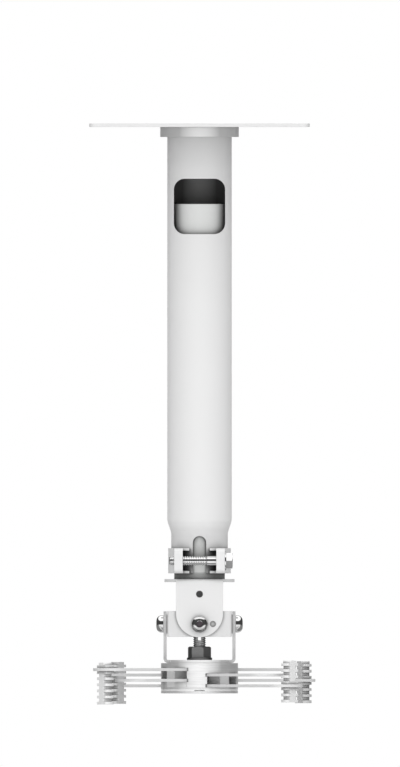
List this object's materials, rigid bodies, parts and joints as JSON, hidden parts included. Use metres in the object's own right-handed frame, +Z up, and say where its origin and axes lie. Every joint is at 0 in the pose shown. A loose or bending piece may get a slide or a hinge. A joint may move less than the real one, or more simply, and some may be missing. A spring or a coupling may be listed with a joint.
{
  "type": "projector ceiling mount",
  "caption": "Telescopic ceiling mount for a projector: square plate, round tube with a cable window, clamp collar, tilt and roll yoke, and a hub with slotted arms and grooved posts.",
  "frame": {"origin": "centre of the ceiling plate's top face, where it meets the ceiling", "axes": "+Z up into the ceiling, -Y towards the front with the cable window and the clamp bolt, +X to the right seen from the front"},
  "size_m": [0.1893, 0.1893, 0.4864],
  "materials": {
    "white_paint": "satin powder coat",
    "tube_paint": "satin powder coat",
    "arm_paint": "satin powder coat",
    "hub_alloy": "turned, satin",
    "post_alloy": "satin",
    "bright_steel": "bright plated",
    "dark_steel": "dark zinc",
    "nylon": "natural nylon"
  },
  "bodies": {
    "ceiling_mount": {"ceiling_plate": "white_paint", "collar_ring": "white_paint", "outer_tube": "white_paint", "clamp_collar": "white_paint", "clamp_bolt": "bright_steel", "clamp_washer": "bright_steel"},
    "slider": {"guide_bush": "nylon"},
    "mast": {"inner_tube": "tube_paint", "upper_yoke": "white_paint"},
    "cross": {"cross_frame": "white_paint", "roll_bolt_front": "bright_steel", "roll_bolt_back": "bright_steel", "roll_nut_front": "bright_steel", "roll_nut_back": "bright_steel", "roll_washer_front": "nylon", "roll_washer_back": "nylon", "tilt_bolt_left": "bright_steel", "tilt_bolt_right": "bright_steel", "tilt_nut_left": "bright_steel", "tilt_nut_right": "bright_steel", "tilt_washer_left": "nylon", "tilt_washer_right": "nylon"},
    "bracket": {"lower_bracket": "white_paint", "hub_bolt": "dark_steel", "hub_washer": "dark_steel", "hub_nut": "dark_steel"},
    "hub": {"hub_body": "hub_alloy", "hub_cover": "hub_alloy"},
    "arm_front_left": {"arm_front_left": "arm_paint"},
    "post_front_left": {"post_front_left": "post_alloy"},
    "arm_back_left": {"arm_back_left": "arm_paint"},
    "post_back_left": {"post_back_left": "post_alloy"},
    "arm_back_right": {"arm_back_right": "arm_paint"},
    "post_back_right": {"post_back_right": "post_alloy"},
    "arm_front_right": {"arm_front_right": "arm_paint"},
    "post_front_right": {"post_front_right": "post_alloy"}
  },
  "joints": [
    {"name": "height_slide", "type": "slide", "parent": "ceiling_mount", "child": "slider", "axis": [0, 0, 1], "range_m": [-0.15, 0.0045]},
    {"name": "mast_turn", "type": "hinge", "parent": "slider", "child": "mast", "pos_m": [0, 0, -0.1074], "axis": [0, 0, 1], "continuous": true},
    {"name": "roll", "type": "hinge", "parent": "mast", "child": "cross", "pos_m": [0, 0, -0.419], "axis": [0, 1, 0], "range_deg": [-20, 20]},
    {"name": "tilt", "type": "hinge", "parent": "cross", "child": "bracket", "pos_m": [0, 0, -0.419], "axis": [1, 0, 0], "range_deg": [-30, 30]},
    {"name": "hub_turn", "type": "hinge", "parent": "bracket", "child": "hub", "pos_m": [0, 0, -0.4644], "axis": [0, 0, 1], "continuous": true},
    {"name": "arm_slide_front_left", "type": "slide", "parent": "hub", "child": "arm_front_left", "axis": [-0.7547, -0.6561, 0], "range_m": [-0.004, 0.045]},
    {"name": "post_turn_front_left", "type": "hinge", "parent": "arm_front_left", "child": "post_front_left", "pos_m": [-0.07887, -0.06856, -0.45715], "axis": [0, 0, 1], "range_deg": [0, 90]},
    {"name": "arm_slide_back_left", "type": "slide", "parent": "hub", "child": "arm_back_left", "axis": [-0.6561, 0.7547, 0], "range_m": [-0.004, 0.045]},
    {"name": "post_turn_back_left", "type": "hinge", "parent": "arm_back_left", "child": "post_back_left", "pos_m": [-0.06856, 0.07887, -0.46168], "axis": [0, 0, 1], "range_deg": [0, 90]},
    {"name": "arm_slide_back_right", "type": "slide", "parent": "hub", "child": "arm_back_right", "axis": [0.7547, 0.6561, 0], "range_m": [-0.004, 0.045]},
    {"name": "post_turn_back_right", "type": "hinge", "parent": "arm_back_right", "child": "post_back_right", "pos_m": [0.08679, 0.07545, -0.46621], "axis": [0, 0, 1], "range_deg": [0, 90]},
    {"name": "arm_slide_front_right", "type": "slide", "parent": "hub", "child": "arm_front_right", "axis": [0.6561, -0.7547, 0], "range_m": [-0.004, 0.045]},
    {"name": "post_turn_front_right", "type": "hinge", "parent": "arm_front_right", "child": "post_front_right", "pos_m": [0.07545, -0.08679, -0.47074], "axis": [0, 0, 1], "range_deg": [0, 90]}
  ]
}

= = = =

● Exercise brief: Provide solely the number of lines in the data that include the word "materials".

● Result: 2